Total momentum change per second is \(0.25\,\rho A v^2+0.5\,\rho A v^2=0.75\,\rho A v^2\). Dividing by area \(A\) yields \( P=\frac{3}{4}\rho v^2\).
Question 9:
Two identical charged spheres suspended by equal-length strings make an angle of \(30^\circ\) with each other. When immersed in a liquid of density \(0.8\, \text{g/cm}^3\), the angle remains unchanged. Given the spheres’ density is \(1.6\, \text{g/cm}^3\), the dielectric constant of the liquid is:
Detailed Solution:
In air the spheres experience a weight of \(Mg\) and an electrostatic repulsion \(F_e\).
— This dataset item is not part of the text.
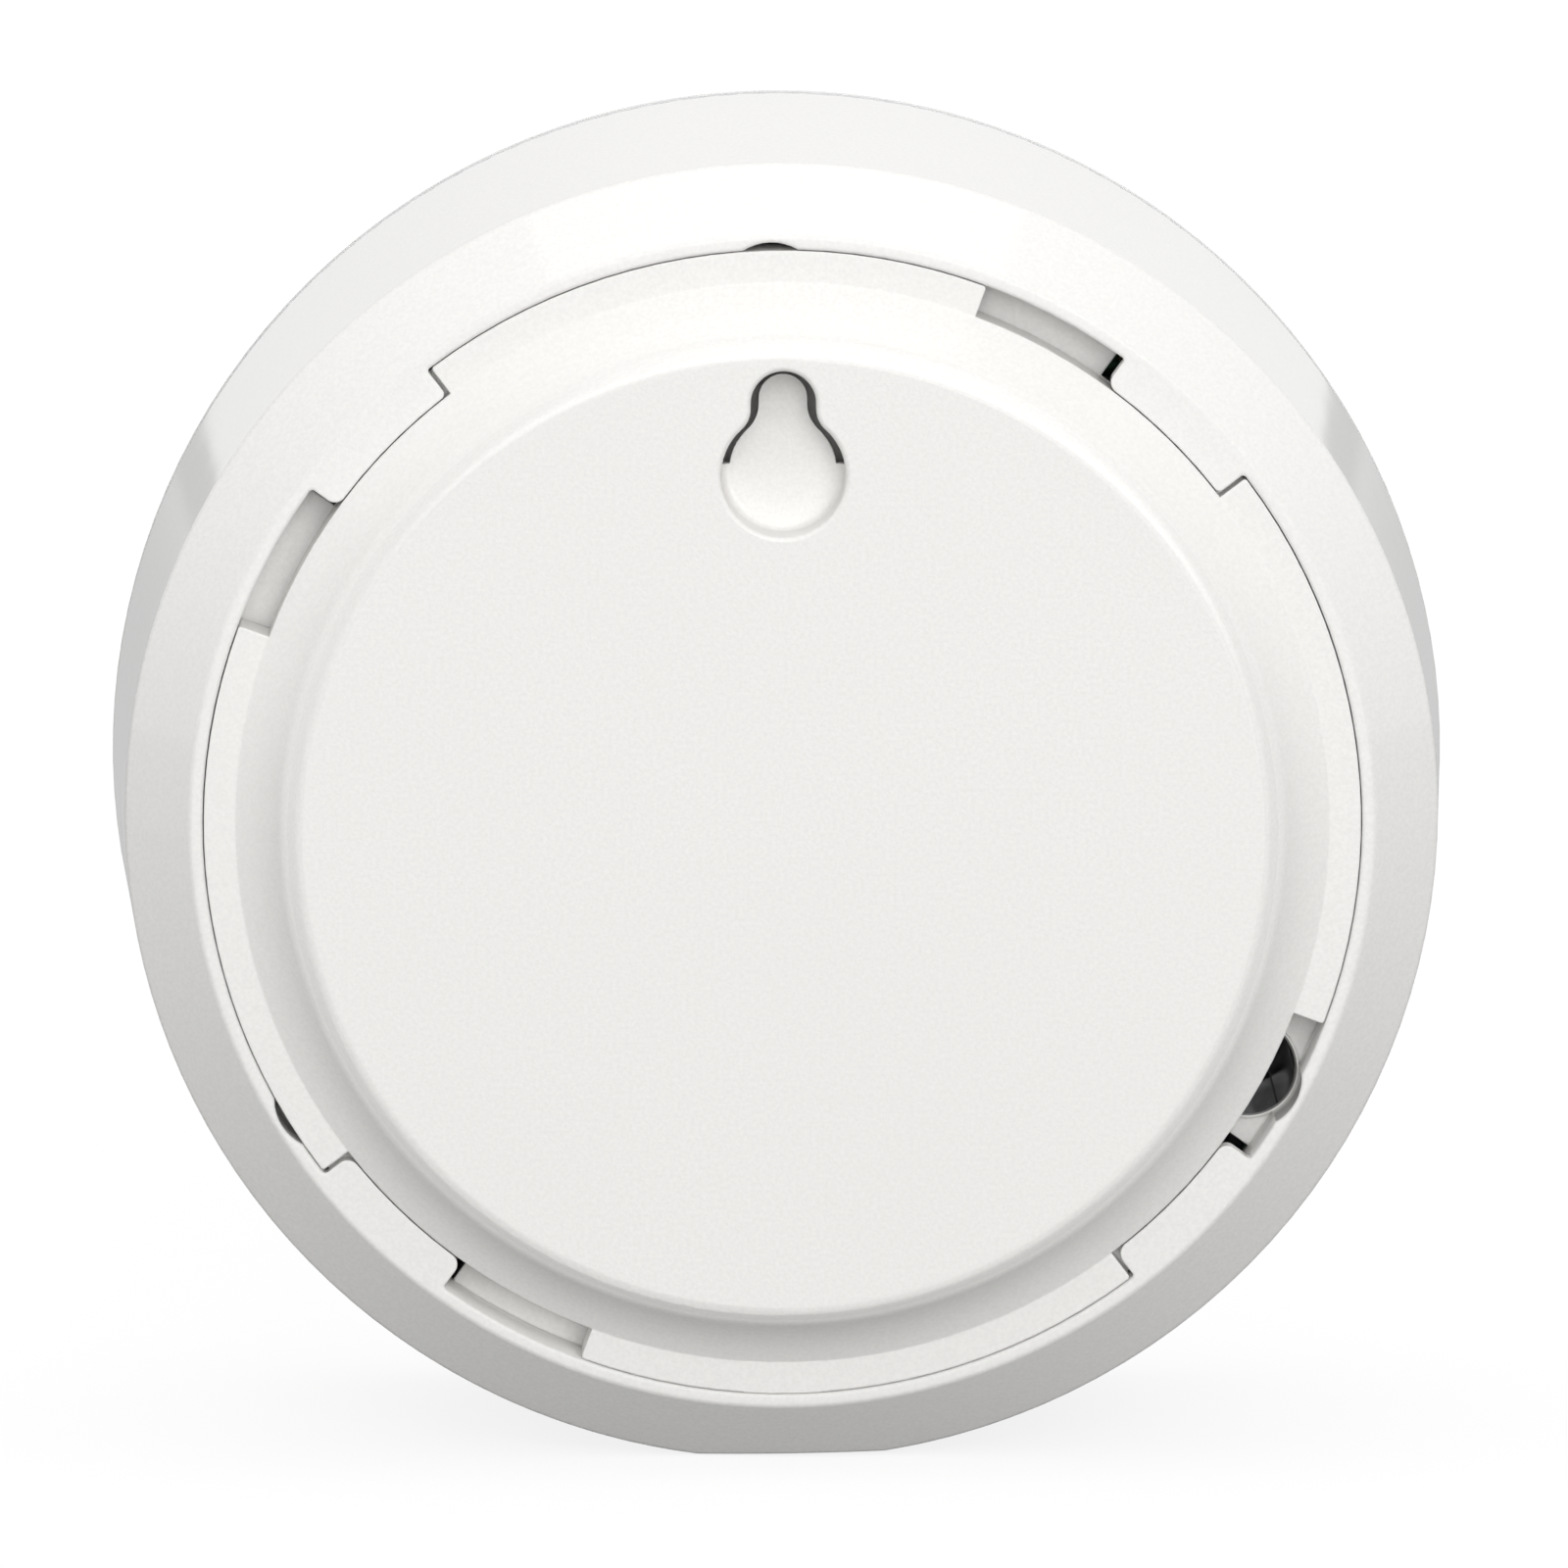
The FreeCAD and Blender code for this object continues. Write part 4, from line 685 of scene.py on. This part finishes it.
# The lenses' front faces show the yellow phosphor
def led_lenses(name):
    material, tree, shader = new_material(name)
    front = between(tree, axis(tree, "Normal", "Y"), *LED_FRONT, 1.0, 0.0)
    grains = patchy(tree, per_mm=1.5, detail=3.0)
    phosphor = mixed(tree, grains, *LED_PHOSPHOR)
    put(tree, shader.inputs["Base Color"], mixed(tree, front, LED_LENS, phosphor))
    put(tree, shader.inputs["Roughness"], spread(tree, grains, at_none=0.2, at_full=0.35))
    shader.inputs["Coat Weight"].default_value = 0.4
    relief(tree, shader, noise(tree, per_mm=4.0), depth_mm=0.02)
    return material


def copper_turns(name):
    material, tree, shader = new_material(name)
    turns = bands(tree, "Y", WINDING_PER_MM)
    # Painted light and shade: each turn is dark in its groove and bright on its crown
    put(tree, shader.inputs["Base Color"], mixed(tree, turns, *COPPER_GROOVE_SHADE_AND_CROWN))
    shader.inputs["Metallic"].default_value = 1.0
    put(tree, shader.inputs["Roughness"], varied(tree, per_mm=3.0, low=0.25, high=0.4))
    relief(tree, shader, turns, WINDING_DEPTH_MM)
    return material


def capacitor_can(name):
    material, tree, shader = new_material(name)
    end_face = maths(tree, "GREATER_THAN", facing_wall(tree), CAN_FACING)
    film = patchy(tree, per_mm=(1.0, 0.2, 1.0), detail=3.0)
    put(tree, shader.inputs["Base Color"], mixed(tree, end_face, mixed(tree, film, *CAN_FILM), CAN_END))
    put(tree, shader.inputs["Metallic"], end_face)
    put(tree, shader.inputs["Roughness"], spread(tree, film, at_none=0.25, at_full=0.4))
    relief(tree, shader, film, depth_mm=0.02)
    return material


# Materials by the slot they are for: those with a function of their own, then rows of values
OWN_LOOKS = {
    "plate_plastic": plate_plastic,
    "housing_plastic": housing_plastic,
    "cover_plastic": cover_plastic,
    "diffuser_plastic": milky_guide,
    "screw_steel": turned_steel,
    "ceramic": ceramic_disc,
    "foam": porous_foam,
    "lead_sleeve": lead_sleeves,
    "mesh_cloth": woven_mesh,
    "cell_wrap": cell_wrap,
    "led_lens": led_lenses,
    "coil_copper": copper_turns,
    "capacitor_sleeve": capacitor_can,
}
GRAINED_PLASTICS = {
    "sounder_plastic": {"colour": (0.028, 0.028, 0.030), "other": (0.04, 0.04, 0.042), "roughness": 0.45,
                        "per_mm": 5.0, "depth_mm": 0.02, "edge_mm": 0.15},
    "socket_plastic": {"colour": (0.78, 0.76, 0.70), "other": (0.70, 0.68, 0.62), "roughness": 0.5,
                       "per_mm": 3.0, "depth_mm": 0.02, "edge_mm": 0.1},
    "ferrite": {"colour": (0.07, 0.07, 0.075), "other": (0.12, 0.12, 0.125), "roughness": 0.6,
                "per_mm": 4.0, "depth_mm": 0.04, "edge_mm": 0.02},
    "chip_resin": {"colour": (0.035, 0.035, 0.038), "other": (0.05, 0.05, 0.053), "roughness": 0.55,
                   "per_mm": 8.0, "depth_mm": 0.02, "edge_mm": 0.08},
    "switch_plastic": {"colour": (0.05, 0.05, 0.05), "other": (0.075, 0.075, 0.075), "roughness": 0.5,
                       "per_mm": 5.0, "depth_mm": 0.02, "edge_mm": 0.1},
    "pin_plastic": {"colour": (0.78, 0.78, 0.76), "other": (0.72, 0.72, 0.70), "roughness": 0.3,
                    "per_mm": 2.0, "depth_mm": 0.01, "edge_mm": 0.1},
    "button_plastic": {"colour": (0.45, 0.46, 0.47), "other": (0.40, 0.41, 0.42), "roughness": 0.45,
                       "per_mm": 5.0, "depth_mm": 0.02, "edge_mm": 0.1},
}
LINED_METALS = {
    "disc_brass": {"colour": (0.78, 0.58, 0.27), "dull": (0.68, 0.49, 0.22), "roughness": 0.28,
                   "lines_per_mm": (0.3, 0.3, 9.0)},
    "contact_nickel": {"colour": (0.66, 0.64, 0.60), "dull": (0.5, 0.48, 0.44), "roughness": 0.3,
                       "lines_per_mm": (8.0, 0.4, 8.0)},
    "shield_tin": {"colour": (0.72, 0.72, 0.72), "dull": (0.55, 0.55, 0.56), "roughness": 0.32,
                   "lines_per_mm": (7.0, 7.0, 0.5)},
    "antenna_wire": {"colour": (0.75, 0.48, 0.28), "dull": (0.5, 0.28, 0.15), "roughness": 0.3,
                     "lines_per_mm": (2.0, 2.0, 2.0)},
}
CIRCUIT_BOARDS = {
    "board_laminate": {"mask": (0.02, 0.17, 0.07), "track": (0.04, 0.28, 0.12), "edge": (0.45, 0.40, 0.22)},
    "module_laminate": {"mask": (0.015, 0.07, 0.13), "track": (0.03, 0.13, 0.22),
                        "edge": (0.42, 0.38, 0.22)},
}


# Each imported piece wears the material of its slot
def dress():
    materials = {name: look(name) for name, look in OWN_LOOKS.items()}
    tables = ((grained, GRAINED_PLASTICS), (lined_metal, LINED_METALS), (circuit_board, CIRCUIT_BOARDS))
    for look, rows in tables:
        for name, values in rows.items():
            materials[name] = look(name, **values)
    for subpart in frame["record"]["subparts"]:
        worn = NODES[subpart["node"]].data.materials
        worn.clear()
        worn.append(materials[subpart["material_slot"]])


# Floor: pale, with a glow that only the camera, gloss and glass see, so it stays white but keeps the shadow
def floor():
    mesh = bpy.data.meshes.new("floor")
    level = CAD_BOX[0].z
    half = FLOOR_HALF
    corners = [(-half, -half, level), (half, -half, level), (half, half, level), (-half, half, level)]
    mesh.from_pydata(corners, [], [(0, 1, 2, 3)])
    plane = bpy.data.objects.new("floor", mesh)
    bpy.context.scene.collection.objects.link(plane)
    material = bpy.data.materials.new("floor")
    material.use_nodes = True
    tree = material.node_tree
    tree.nodes.clear()
    out = tree.nodes.new("ShaderNodeOutputMaterial")
    pale = tree.nodes.new("ShaderNodeBsdfDiffuse")
    put(tree, pale.inputs["Color"], (FLOOR_SHADE, FLOOR_SHADE, FLOOR_SHADE))
    glow = tree.nodes.new("ShaderNodeEmission")
    put(tree, glow.inputs["Color"], (1, 1, 1))
    path = tree.nodes.new("ShaderNodeLightPath")
    strength = 0.0
    for ray, seen in FLOOR_GLOW.items():
        strength = maths(tree, "ADD", maths(tree, "MULTIPLY", path.outputs[ray], seen), strength)
    tree.links.new(strength, glow.inputs["Strength"])
    both = tree.nodes.new("ShaderNodeAddShader")
    tree.links.new(pale.outputs[0], both.inputs[0])
    tree.links.new(glow.outputs[0], both.inputs[1])
    tree.links.new(both.outputs[0], out.inputs["Surface"])
    mesh.materials.append(material)


make_camera()
studio_world()
for lamp_name, lamp_values in LAMPS.items():
    make_lamp(lamp_name, **lamp_values)
bpy.context.scene.view_settings.view_transform = "Standard"
dress()
floor()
In the liquid, the apparent weight is reduced by the buoyant force. For a sphere of density \(1.6\,\rho\) in a liquid of density \(0.8\,\rho\), the effective weight becomes \(\frac{1}{2}Mg\). Since the electrostatic force in the liquid is reduced by the dielectric constant \(K\) (i.e. becomes \(F_e/K\)), the equilibrium condition (which fixes the angle) requires:
\( \frac{Mg}{F_e} = \frac{(Mg/2)}{(F_e/K)} \) → \(K=2\).
Question 10:
An ideal fluid flows through a pipe with non-uniform diameter. The maximum and minimum diameters are 6.4 cm and 4.8 cm, respectively. The ratio of the minimum to maximum velocities is:
Detailed Solution:
For an incompressible fluid, the continuity equation \(A_1v_1=A_2v_2\) applies. The areas are proportional to the square of the diameters. Thus,
\( \frac{v_{\text{min}}}{v_{\text{max}}}=\left(\frac{4.8}{6.4}\right)^2=\left(\frac{3}{4}\right)^2=\frac{9}{16} \).